Crap Mom Award For One, Please?

Have you ever had just a really bad day? Like one that just keeps getting worse and worse? One that makes you want all the sweets, junk food or alcohol in the world in hopes that will make it all better? Or perhaps running in the opposite direction of your problems, thinking that will make things just disappear? Yea, that’s the day I’ve had.

As a mom of 2 kids, a newborn and a 9 year old, I don’t exactly have the luxury of running away or getting drunk at happy hour. I really do wish I could though.

Today my son Alex* had a baseball game to go to, and as usual, we were running late. Right as we need to head out, he tells me he doesn’t have his cleats. Queue the crying baby. My daughter, with the great timing that she instinctively has, decides now is the perfect time to scream her head off.

Alex calls his dad to see if he left them at his house over the weekend and his dad finds them sitting in his room. So we hurry out of the house and in the back of my mind, I’m hoping my daughter falls asleep on the way to get the cleats because I knew she was tired and a car ride usually does the trick. Well…not today!

My daughter was screaming her head off. To the point where she had turned redder than a tomato and was hyperventilating and spitting up. I lost my shit. I start getting upset because I couldn’t help her and then the worst happened. I take it out on my son.
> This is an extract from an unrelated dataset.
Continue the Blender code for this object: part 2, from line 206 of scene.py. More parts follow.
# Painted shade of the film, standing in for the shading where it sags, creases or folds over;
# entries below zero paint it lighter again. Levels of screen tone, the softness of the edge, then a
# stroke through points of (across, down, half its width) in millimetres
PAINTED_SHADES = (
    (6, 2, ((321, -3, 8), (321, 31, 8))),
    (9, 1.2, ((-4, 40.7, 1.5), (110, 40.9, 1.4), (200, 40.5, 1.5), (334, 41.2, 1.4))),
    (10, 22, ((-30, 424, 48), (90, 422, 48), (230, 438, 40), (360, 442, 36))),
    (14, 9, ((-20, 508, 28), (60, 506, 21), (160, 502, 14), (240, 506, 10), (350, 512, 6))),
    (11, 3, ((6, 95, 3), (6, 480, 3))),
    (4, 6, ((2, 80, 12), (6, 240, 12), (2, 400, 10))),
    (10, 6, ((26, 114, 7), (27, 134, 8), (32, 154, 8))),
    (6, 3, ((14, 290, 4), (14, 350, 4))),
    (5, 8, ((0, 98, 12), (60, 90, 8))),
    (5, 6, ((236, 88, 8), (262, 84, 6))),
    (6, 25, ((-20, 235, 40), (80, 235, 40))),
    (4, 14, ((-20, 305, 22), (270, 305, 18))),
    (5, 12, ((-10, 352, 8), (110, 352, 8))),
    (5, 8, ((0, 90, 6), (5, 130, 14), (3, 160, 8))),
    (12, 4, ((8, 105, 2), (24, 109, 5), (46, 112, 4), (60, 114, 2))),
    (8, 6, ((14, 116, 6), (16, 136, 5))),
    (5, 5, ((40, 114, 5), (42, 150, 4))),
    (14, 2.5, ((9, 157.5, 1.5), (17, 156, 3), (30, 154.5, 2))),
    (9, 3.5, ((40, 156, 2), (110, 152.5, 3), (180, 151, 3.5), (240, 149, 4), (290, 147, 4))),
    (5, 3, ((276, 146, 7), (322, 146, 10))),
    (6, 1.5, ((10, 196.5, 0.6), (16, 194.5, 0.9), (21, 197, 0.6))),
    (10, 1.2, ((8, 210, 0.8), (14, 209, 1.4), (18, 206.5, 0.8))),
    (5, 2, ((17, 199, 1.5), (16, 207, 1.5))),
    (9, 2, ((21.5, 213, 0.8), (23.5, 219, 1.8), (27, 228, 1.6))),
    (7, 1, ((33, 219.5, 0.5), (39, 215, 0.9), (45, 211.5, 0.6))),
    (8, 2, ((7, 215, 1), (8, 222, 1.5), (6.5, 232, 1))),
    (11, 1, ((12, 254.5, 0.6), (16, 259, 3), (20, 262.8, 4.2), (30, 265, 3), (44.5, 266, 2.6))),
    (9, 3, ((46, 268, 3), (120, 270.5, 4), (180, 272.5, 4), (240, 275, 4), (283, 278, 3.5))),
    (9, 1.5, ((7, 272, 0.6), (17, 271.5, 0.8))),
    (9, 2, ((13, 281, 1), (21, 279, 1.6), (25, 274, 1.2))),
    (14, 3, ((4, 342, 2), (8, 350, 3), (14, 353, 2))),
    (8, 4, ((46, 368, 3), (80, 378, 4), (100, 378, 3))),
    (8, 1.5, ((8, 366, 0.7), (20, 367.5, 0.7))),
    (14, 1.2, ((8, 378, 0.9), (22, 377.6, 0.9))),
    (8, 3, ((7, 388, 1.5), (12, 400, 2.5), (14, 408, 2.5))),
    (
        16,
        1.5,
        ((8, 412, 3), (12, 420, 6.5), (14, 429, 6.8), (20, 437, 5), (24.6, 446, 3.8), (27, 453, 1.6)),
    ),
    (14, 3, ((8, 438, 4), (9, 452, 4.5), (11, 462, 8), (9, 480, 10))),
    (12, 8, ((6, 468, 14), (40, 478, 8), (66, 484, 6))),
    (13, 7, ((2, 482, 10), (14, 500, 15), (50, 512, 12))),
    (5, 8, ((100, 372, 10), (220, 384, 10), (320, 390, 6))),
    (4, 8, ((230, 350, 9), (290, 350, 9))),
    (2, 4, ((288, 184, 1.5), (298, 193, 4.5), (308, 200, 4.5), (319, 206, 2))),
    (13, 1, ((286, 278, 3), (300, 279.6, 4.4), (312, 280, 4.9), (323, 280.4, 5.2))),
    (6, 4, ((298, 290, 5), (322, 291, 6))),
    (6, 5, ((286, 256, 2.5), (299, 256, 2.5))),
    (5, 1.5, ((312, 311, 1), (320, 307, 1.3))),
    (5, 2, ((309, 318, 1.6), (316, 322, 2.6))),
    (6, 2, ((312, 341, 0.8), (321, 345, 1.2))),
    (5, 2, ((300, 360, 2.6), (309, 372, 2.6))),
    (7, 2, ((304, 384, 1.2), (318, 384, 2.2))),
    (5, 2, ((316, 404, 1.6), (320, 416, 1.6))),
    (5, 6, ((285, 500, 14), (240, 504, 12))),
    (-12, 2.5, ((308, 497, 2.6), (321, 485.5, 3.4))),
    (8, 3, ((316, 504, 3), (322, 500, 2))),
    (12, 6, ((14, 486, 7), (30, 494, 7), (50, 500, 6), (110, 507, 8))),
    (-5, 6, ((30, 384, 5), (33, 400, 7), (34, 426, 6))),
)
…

Not because I truly blamed him for her crying, but because I was just so upset, I didn’t have anyone else to direct my helplessness and frustration on. I felt like complete and utter shit.
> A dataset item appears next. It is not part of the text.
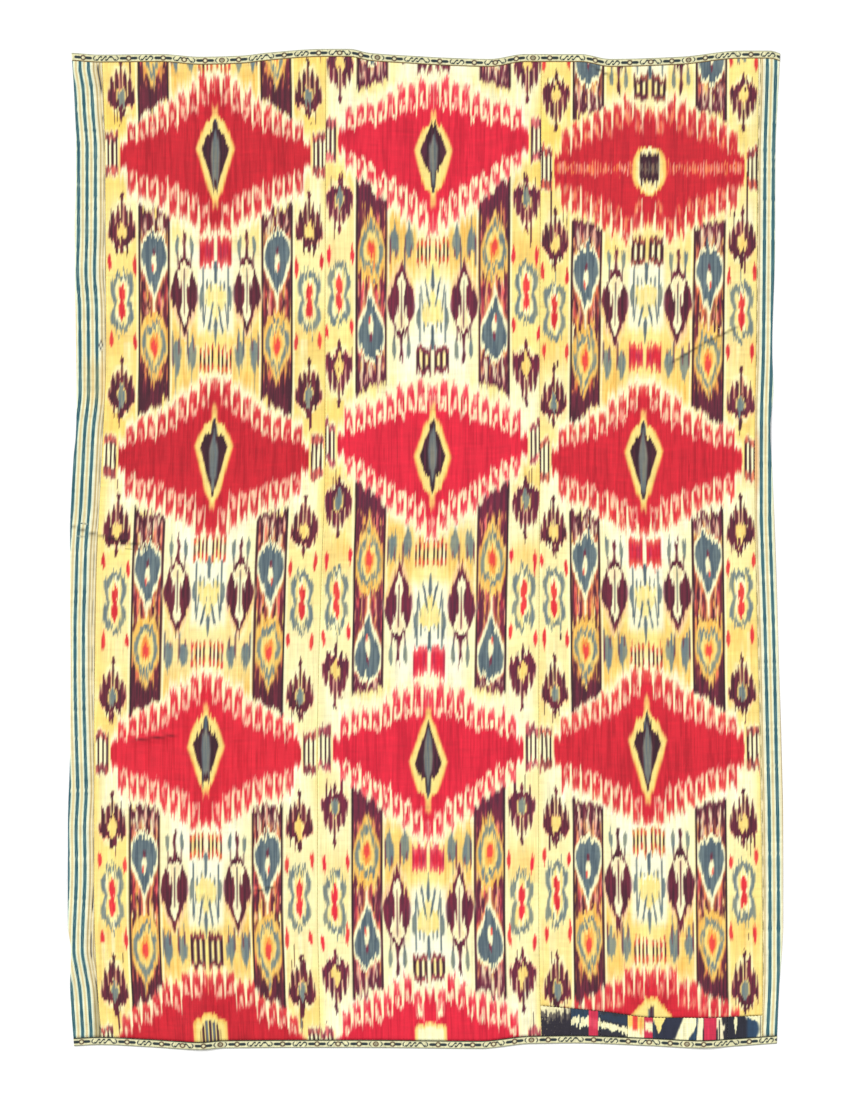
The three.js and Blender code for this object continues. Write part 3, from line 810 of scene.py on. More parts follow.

I’ve yelled at my son before. Unfortunately for me, my anxiety and depression do make me react first and think later so this isn’t new. But I had told myself and my son that I would be better. That I wouldn’t do this to him anymore. And then, it happened. I did it again. All he could do was hang his head and look down as I berated him and his lack of readiness.

Alex is usually on his phone in the car, but not today. He felt so bad at seeing his sister crying and me getting upset that he hadn’t even turned the phone on. And since I automatically think he’s on his phone rather than helping his sister calm down, as if that were his job, I yelled at him to get off his phone. And he looked up and said, “I’m not on my phone. It’s off.” And so I looked at his phone, and true as day, it was off. The punches just keep on coming.
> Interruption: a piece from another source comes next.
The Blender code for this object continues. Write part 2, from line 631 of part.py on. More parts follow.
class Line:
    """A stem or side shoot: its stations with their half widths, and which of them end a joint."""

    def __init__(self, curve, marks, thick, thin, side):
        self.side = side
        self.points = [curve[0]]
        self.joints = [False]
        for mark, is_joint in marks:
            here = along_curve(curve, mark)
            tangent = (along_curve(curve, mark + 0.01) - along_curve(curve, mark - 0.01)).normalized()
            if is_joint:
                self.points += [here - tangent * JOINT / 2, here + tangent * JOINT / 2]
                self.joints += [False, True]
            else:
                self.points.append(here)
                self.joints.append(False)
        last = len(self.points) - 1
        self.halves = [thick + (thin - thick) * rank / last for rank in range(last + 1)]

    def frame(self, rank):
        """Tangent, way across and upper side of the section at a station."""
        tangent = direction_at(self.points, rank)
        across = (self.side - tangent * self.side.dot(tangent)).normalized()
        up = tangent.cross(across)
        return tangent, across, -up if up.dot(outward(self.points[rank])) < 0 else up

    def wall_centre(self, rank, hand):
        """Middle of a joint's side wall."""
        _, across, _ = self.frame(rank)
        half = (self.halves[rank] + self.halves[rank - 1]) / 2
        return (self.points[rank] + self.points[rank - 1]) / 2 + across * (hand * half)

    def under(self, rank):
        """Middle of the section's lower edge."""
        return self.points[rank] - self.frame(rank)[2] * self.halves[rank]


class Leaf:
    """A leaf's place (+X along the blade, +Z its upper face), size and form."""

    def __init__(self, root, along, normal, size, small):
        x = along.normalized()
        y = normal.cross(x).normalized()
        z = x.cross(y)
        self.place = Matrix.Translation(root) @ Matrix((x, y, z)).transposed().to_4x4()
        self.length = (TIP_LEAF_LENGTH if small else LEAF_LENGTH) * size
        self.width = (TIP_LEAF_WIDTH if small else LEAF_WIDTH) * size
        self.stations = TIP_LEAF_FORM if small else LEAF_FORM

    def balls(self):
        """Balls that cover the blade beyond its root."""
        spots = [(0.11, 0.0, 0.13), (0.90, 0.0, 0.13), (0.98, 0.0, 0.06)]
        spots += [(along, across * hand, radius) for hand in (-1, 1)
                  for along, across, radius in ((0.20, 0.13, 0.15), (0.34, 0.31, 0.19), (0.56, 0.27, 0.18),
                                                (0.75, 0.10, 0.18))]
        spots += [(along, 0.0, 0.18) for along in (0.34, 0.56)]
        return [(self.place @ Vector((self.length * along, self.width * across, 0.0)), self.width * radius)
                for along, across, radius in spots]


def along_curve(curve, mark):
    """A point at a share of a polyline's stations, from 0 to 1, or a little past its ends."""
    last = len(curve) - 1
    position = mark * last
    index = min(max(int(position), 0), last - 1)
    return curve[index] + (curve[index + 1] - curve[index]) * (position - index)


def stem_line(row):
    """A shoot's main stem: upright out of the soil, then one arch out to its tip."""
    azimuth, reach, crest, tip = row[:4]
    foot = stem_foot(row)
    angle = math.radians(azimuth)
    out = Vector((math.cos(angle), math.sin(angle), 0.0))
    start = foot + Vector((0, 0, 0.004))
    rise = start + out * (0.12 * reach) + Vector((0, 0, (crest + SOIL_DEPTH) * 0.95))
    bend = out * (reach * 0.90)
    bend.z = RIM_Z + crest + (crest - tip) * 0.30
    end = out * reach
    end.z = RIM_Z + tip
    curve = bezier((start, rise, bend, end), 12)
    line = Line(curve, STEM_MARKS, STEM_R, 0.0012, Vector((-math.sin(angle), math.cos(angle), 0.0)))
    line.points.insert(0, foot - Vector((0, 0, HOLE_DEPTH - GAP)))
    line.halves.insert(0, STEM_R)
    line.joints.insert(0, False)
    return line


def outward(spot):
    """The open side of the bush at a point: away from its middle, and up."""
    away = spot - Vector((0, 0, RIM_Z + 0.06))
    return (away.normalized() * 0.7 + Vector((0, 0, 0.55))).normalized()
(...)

Safe to say, I apologized like crazy once the baby calmed down and I cooled off. A huge sense of guilt came over me because I made this kid feel like shit right before his game. All he said after each apology was, “It’s ok Mom.” But it was far from ok.

My day just kept getting worse after that. Once I dropped off my son at his game, I left him there with his stepdad, I decided to get food for myself and my daughter kept on crying. That’s what I get for doing something for myself after the mess I made with my son. I had to pull over twice after leaving the restaurant just to calm the baby down. Once I got home I started eating since my daughter was still asleep. And wouldn’t you know it, my food tasted like crap. It was cold and soggy. Karma at its finest.

It’s 8:13pm, and at this point, I’m just hoping to go to bed soon and leave this day behind me. Tomorrow is my 3rd year wedding anniversary and I hope to be able to make it a day better than today.

Moral of this day, stop and breathe. Think before you speak and remember that crying won’t kill your baby. If I stick to this mentality, I’m sure I won’t lose it next time. Crossing my fingers I can actually remember what I’m telling you to do when this happens again.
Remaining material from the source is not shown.